Nebraska state officials have released a plan that aims to have faster Internet service available to more households by 2020.
The goals in the “Broadband in Nebraska” report include having broadband service of at least 25 megabytes per second available to 90 percent of homes, and having 90 percent of Nebraska households subscribe to broadband service.
Rural areas are more expensive for carriers because the service has to cover greater distances and even then reaches relatively few paying customers.
The infrastructure for high-speed Internet is costly in rural areas, but could be achieved by stringing fiber-optic cables along the same power poles maintained by Nebraska’s public power districts, said Sen. Paul Schumacher of Columbus.
“In rural areas, we’re a long way away unless you’re willing to pour a lot more money into it or let the public power companies do it,” said Schumacher, a co-founder of Community Internet Systems, one of the state’s first Internet companies.
The report by the Nebraska Information Technology Commission calls for on the state to use the state’s universal service fund to create new infrastructure, and to partner with libraries and colleges to help teach Internet skills to those who aren’t frequent users.
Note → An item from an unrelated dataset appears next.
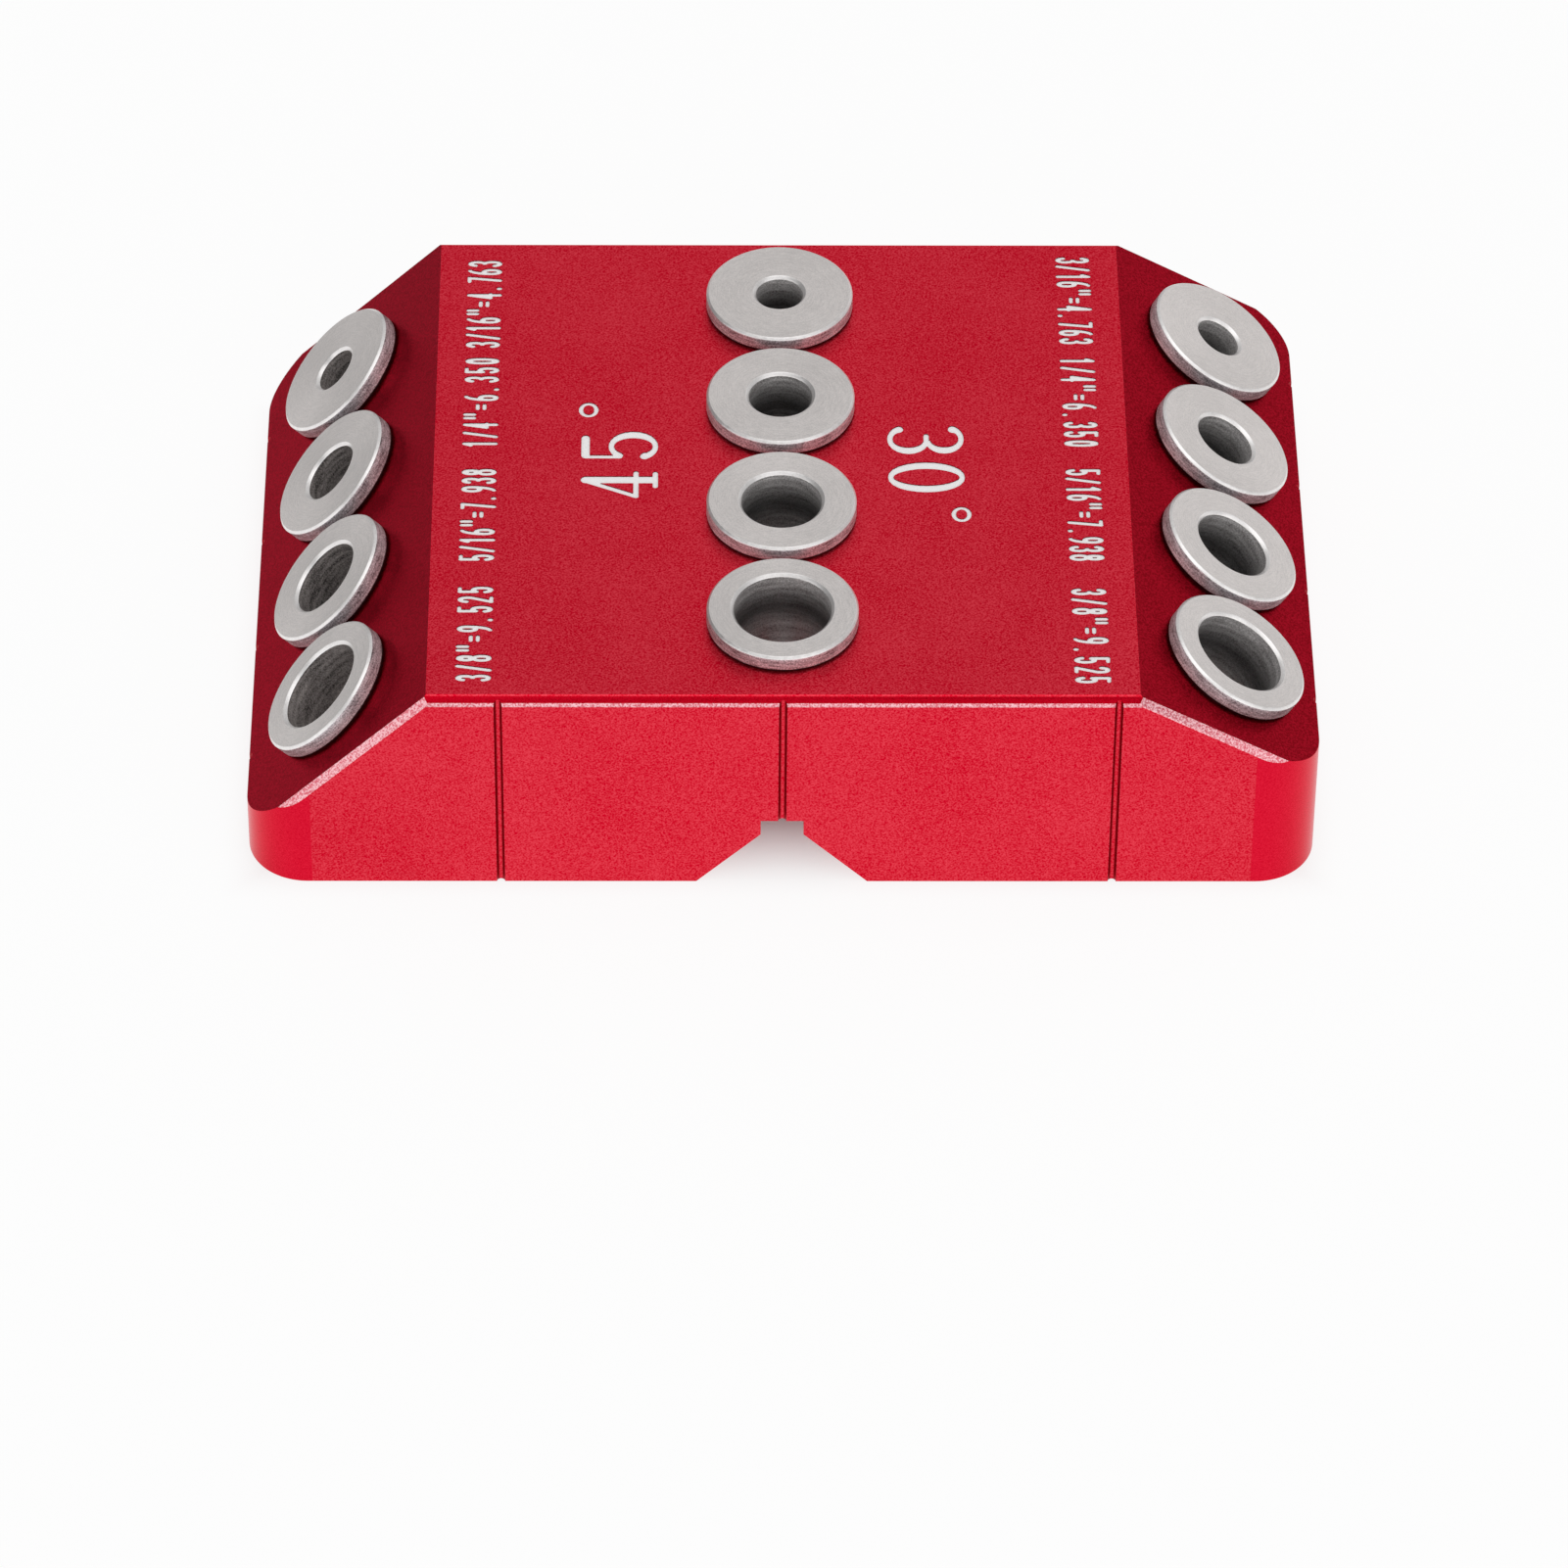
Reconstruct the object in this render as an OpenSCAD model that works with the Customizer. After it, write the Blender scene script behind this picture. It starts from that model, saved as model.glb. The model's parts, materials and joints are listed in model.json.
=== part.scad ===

Money from the fund comes from a state fee tacked onto consumers’ telephone bills.
A survey of Nebraskans earlier this year found that 90 percent of Lincoln homes and 87 percent of Omaha households have broadband access, but the percentage in other regions ranged from 72 percent to 77 percent.
A University of Nebraska-Lincoln economist told lawmakers last year that his research has shown a correlation between broadband service in small towns and business activity. The research found that smaller towns with broadband services also tended to have more 18- to 34-year-olds and residents with college degrees.
Medical experts also note that broadband has helped reduce health care costs in Nebraska and made it easier to monitor a patient’s recovery in a remote area through video conferencing.
Lt. Gov. John Nelson, chairman of the information technology commission, said Nebraska needs to encourage more youth to pursue careers in information technology.
“Broadband has been a notable factor in Nebraska’s economic growth,” Nelson said.